Write out the data again in full, exactly as it reads.

══ Data segment

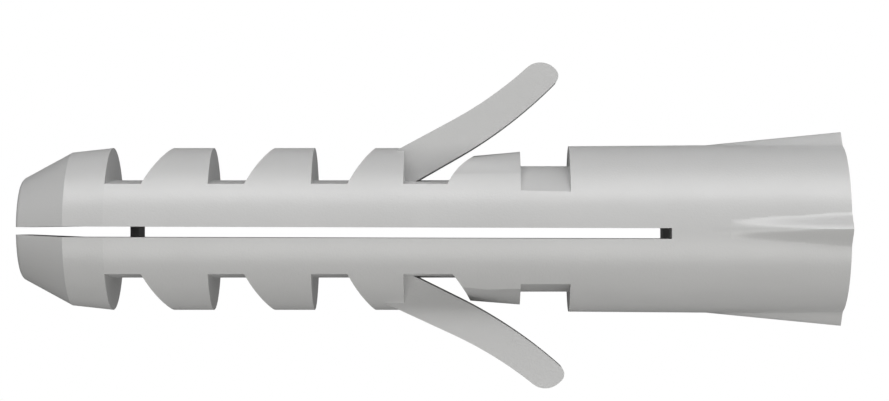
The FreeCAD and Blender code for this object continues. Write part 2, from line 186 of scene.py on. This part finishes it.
# The flanks of the neck and of tooth five, at their nose end and mouth end: the level of their
# ridge in mm, the round of the one flank in mm, and the fall of the flat one for each mm
flanks = {
    "neck": {"ridges": (3.84, 3.84), "rounds": (7.16, 7.16), "drafts": (0.143, 0.143)},
    "five": {"ridges": (4.317, 4.72), "rounds": (7.00, 5.60), "drafts": (0.247, 0.303)},
    "fiveLower": {"ridges": (4.278, 4.625), "rounds": (7.00, 5.60), "drafts": (0.247, 0.303)},
    "runOver": 0.30,             # mm by which the cut of tooth five runs on over the neck
    "roundReach": 5.5,           # mm along Z that the round flank spans
}


# Distances from the mouth are added up and turned to X, by name, from the mouth to the nose
def stations(size):
    steps = {
        "collarFront": "collar",
        "backFive": "neck", "crestFive": "crestFive", "rampFive": "rampFive",
        "backFour": "gapFour", "crestFour": "crestFour", "rampFour": "ramp",
        "backThree": "floor", "crestThree": "crest", "rampThree": "ramp",
        "backTwo": "floor", "crestTwo": "crest", "rampTwo": "ramp",
        "backOne": "floor", "head": "head", "nose": "nose",
    }
    places = dict(zip(steps, -np.cumsum([size[step] for step in steps.values()])))
    places["crestFiveLower"] = places["backFive"] - size["crestFiveLower"]
    places["rampFiveLower"] = places["crestFiveLower"] - size["rampFiveLower"]
    return places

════

Completed exercise:
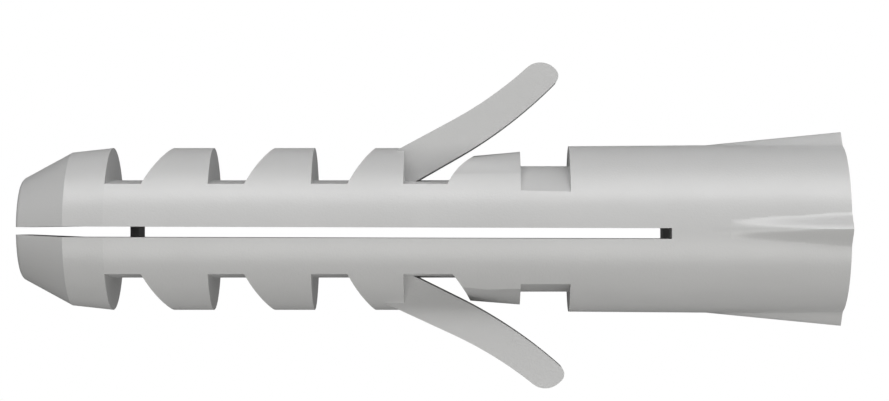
The FreeCAD and Blender code for this object continues. Write part 2, from line 186 of scene.py on. This part finishes it.
# The flanks of the neck and of tooth five, at their nose end and mouth end: the level of their
# ridge in mm, the round of the one flank in mm, and the fall of the flat one for each mm
flanks = {
    "neck": {"ridges": (3.84, 3.84), "rounds": (7.16, 7.16), "drafts": (0.143, 0.143)},
    "five": {"ridges": (4.317, 4.72), "rounds": (7.00, 5.60), "drafts": (0.247, 0.303)},
    "fiveLower": {"ridges": (4.278, 4.625), "rounds": (7.00, 5.60), "drafts": (0.247, 0.303)},
    "runOver": 0.30,             # mm by which the cut of tooth five runs on over the neck
    "roundReach": 5.5,           # mm along Z that the round flank spans
}


# Distances from the mouth are added up and turned to X, by name, from the mouth to the nose
def stations(size):
    steps = {
        "collarFront": "collar",
        "backFive": "neck", "crestFive": "crestFive", "rampFive": "rampFive",
        "backFour": "gapFour", "crestFour": "crestFour", "rampFour": "ramp",
        "backThree": "floor", "crestThree": "crest", "rampThree": "ramp",
        "backTwo": "floor", "crestTwo": "crest", "rampTwo": "ramp",
        "backOne": "floor", "head": "head", "nose": "nose",
    }
    places = dict(zip(steps, -np.cumsum([size[step] for step in steps.values()])))
    places["crestFiveLower"] = places["backFive"] - size["crestFiveLower"]
    places["rampFiveLower"] = places["crestFiveLower"] - size["rampFiveLower"]
    return places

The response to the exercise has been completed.